◆ JOB
Using the material below, print the line that contains "Recreate this object", the line that contains "# moves every", and every line in between, exactly and nothing else.

◆ AVAILABLE RECORDS
::::::::

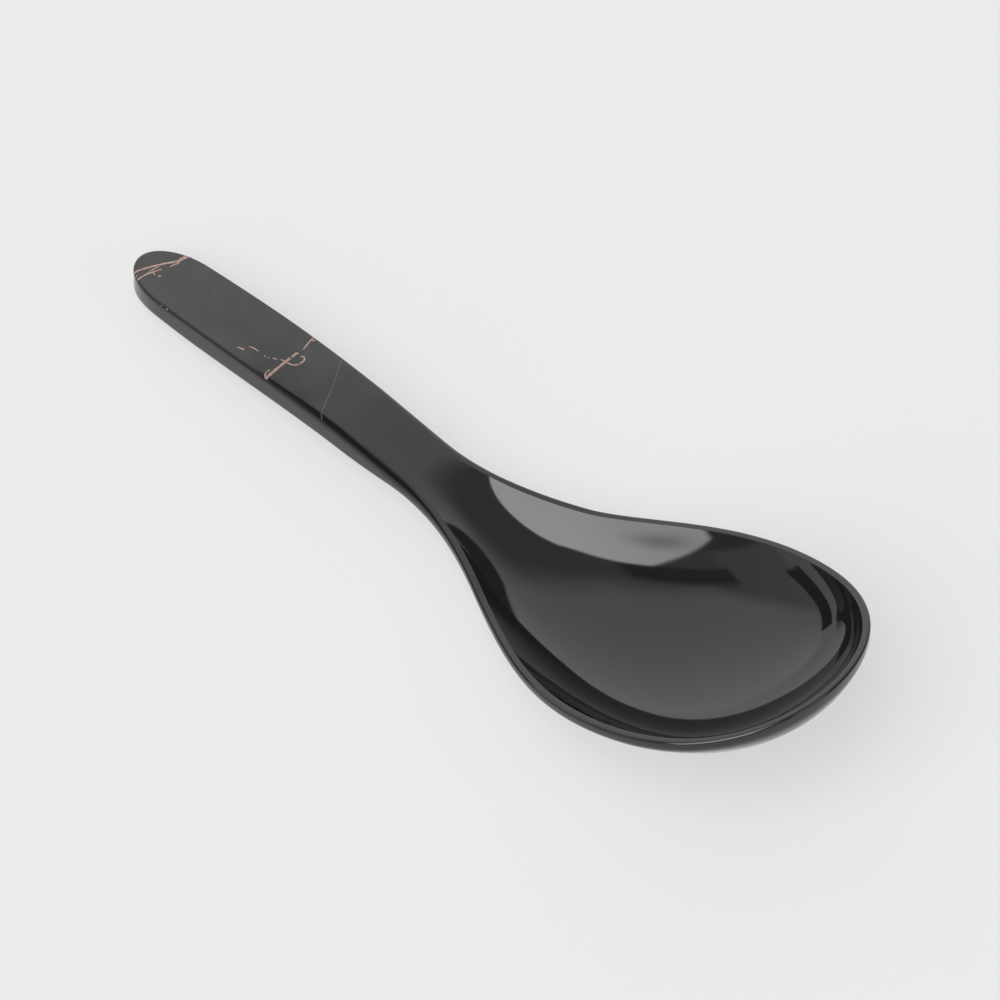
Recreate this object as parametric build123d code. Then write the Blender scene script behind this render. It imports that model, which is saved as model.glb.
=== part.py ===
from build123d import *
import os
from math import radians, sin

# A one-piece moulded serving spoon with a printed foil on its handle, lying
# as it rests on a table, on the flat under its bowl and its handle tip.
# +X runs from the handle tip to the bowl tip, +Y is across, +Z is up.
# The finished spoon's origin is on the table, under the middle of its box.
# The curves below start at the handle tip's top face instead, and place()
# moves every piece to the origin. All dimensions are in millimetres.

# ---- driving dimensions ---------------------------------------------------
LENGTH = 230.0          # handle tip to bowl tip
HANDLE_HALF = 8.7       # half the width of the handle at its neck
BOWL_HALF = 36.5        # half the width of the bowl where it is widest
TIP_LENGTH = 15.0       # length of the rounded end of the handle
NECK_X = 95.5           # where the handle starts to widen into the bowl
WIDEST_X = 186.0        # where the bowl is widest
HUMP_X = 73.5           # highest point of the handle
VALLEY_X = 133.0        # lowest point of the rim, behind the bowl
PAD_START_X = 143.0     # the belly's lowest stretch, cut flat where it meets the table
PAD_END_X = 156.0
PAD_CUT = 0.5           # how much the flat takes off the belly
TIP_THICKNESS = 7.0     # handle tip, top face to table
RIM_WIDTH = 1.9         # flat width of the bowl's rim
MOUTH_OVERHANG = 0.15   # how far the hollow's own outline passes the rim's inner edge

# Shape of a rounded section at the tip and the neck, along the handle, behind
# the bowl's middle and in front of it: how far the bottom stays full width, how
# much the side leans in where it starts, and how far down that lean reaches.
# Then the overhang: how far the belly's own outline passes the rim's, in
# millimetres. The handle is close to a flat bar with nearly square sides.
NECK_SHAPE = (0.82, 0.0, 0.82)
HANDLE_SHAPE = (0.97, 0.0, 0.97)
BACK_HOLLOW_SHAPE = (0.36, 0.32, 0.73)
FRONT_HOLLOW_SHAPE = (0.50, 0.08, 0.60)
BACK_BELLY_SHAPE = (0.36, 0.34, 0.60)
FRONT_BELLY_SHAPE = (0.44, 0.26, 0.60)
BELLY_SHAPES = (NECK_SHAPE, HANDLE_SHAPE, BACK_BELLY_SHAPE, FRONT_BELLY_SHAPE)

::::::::

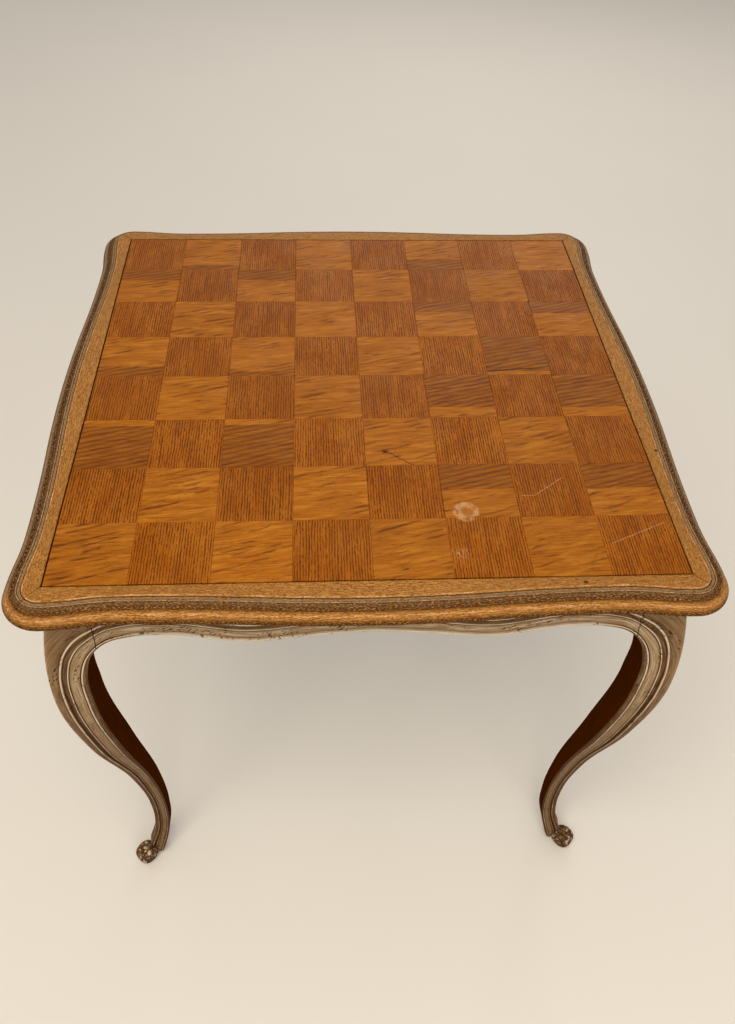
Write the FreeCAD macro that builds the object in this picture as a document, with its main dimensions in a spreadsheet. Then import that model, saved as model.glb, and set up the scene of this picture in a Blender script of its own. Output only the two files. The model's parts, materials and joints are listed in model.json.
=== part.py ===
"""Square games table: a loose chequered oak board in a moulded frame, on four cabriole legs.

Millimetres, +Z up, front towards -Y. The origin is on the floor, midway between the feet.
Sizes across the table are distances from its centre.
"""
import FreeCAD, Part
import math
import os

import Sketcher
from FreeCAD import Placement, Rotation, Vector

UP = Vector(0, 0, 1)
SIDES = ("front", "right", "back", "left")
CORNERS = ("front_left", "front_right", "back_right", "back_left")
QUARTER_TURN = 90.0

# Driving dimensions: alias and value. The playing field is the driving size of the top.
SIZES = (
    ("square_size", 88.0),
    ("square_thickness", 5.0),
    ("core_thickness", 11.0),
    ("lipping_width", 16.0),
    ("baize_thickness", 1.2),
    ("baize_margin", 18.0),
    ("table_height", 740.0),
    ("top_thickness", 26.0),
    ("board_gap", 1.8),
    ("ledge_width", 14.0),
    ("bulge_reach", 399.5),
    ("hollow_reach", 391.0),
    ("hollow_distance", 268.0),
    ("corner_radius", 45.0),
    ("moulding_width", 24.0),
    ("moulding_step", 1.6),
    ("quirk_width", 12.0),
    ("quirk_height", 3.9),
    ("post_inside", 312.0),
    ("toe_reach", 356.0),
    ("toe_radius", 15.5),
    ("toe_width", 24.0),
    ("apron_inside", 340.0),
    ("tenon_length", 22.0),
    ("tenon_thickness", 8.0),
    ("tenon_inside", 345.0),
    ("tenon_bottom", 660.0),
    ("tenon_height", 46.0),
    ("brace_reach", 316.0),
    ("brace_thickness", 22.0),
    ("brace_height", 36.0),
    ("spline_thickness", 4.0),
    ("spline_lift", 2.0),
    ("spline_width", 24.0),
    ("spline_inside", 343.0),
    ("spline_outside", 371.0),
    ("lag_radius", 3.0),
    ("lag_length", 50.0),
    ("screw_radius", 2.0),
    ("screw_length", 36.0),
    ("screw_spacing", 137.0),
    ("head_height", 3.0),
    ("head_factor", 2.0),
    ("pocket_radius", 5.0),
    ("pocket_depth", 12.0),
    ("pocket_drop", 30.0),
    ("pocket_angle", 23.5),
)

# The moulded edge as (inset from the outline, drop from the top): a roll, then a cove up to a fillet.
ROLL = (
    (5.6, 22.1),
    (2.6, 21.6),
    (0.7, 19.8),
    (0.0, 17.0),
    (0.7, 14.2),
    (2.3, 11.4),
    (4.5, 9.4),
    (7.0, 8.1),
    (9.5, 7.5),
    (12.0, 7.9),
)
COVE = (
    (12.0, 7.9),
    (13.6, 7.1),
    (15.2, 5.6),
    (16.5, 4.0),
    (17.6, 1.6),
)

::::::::

◆ SOLUTION
Recreate this object as parametric build123d code. Then write the Blender scene script behind this render. It imports that model, which is saved as model.glb.
=== part.py ===
from build123d import *
import os
from math import radians, sin

# A one-piece moulded serving spoon with a printed foil on its handle, lying
# as it rests on a table, on the flat under its bowl and its handle tip.
# +X runs from the handle tip to the bowl tip, +Y is across, +Z is up.
# The finished spoon's origin is on the table, under the middle of its box.
# The curves below start at the handle tip's top face instead, and place()
# moves every piece to the origin. All dimensions are in millimetres.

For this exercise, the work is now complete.